Parası olmayan ne olacak? Parası olana tezkere, parası olmayan askere mi diyeceğiz? Parası olmayanların da şartları taşıyorlarsa mağduriyetlerini giderecek bir yöntemin geliştirilmesi gerekir.
Soruna köklü bir çözüm bulmak zorundayız. Her seferinde geçici çözümlerle bu olmaz. Askerlik süresinin kısaltılması gerekir, belli dönemlerde kamuya hizmet ederek, yaz döneminde öğrencilerin askerlik yapmasını sağlayarak köklü çözümler bulmak zorundayız.
"Adım adım neler yapacağımızı izleyeceğiz"

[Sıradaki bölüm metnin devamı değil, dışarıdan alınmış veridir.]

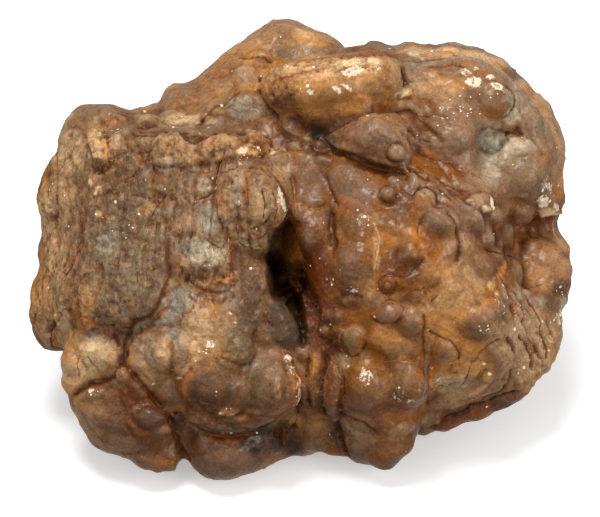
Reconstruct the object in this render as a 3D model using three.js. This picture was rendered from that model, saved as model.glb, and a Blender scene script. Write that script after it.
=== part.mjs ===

-MYK toplantımız devam ediyor. Sorun sadece Berberoğlu'nun tahliyesi sorunu değil, Türkiye'de hukuku, adaleti hâkim kılma sorunudur. İstikrarlı ve sürekli demokrasi mücadelesini gerektiren bir süreçtir. Adım adım neler yapacağımızı izleyeceğiz.
"Delegelere baskı yapılıyor denmesinin anlamı yoktur"
-Olağanüstü kurultay süreci tüzükte belirtilen çerçevede yürüyor. İmzaları getirirlerse gereği yapılacaktır. Baskı iddiaları gerçekçi değildir, partiye yararı da yoktur. Baskı iddiasını haklı kılacak bir tablo da yoktur. Genel başkanımız cuma günü bir açıklama yaptırıp, 604 imza toplandıysa getirin derhal kurultayı toplayacağız denmiştir. Bu çağrının yapıldığı yerde delegelere baskı yapılıyor denmesinin bir anlamı yoktur. Bu tartışmalar anlamsız. Bırakalım, kendi içerisinde yürüsün.
-(Gürsel Erol) Yüksek Disiplin Kurulu'nun gündemini takip etmiyoruz. Siz daha yakından takip ediyorsunuz.